First, shoppers’ brains pay attention to potentially threatening or potentially rewarding stimuli. Once the scan is done, shoppers open up for what’s interesting and new.

Men tend to have “laser” attention of a hunter, while women have wider and less focused attention of a gatherer.

SO WHAT?

Design the store and shelf with shopper’s brain in mind, with Her or His brain in mind. What works for female shoppers, might not work for guys. Focus on one main and 1-2 complimentary senses in each store section and aisle. Don't overwhelm the shopper, yet do not get them bored.

#13 - Shopper emotional journey: virtue or vice, happy or stressed

As shoppers spend more time in the store, they begin to feel time pressure when making the visit. They are less likely to spend time on exploration, and instead focus on visiting and shopping at store zones that carry categories they plan to buy.
— Journal of Consumer Research, 2009. Hui, Bradlow, and Fader

The more time people spend in a store, the more purposeful they become. After purchasing a "virtue" product” (like a healthy food), people are more likely to purchase something from a "vice" category (like an unhealthy snack).

Shoppers are attracted to crowded store zones – butthey are less likely to make a purchase there.

Stressed out or tired shoppers spend minimum productive time at the store – they are either rushing to get out or wonder aimlessly feeling lost. They are also more price sensitive.
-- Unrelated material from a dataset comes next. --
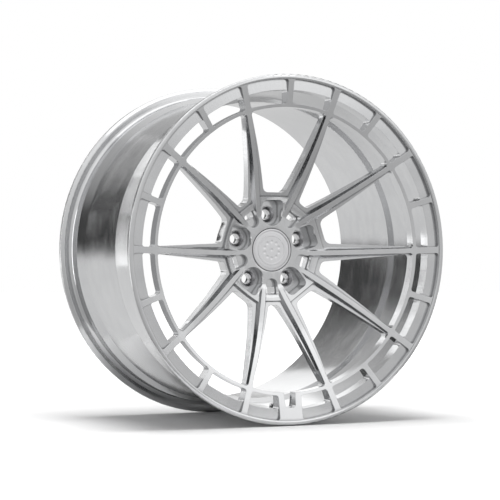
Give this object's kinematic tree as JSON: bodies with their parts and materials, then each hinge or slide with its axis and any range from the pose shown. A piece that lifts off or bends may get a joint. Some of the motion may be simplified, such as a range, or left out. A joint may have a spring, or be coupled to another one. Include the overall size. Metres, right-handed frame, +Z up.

Happy and confident shoppers follow their mood flow: from browsing, exploration and playing to purposeful shopping.  They are less likely to be in a frugal mode.

SO WHAT?

Create a step-by-step shopper experience that enhances positive moods and helps minimize the negative. Map your store's "mood" zones and improve (or completely re-design) each key zone using shopper insights and good retail design.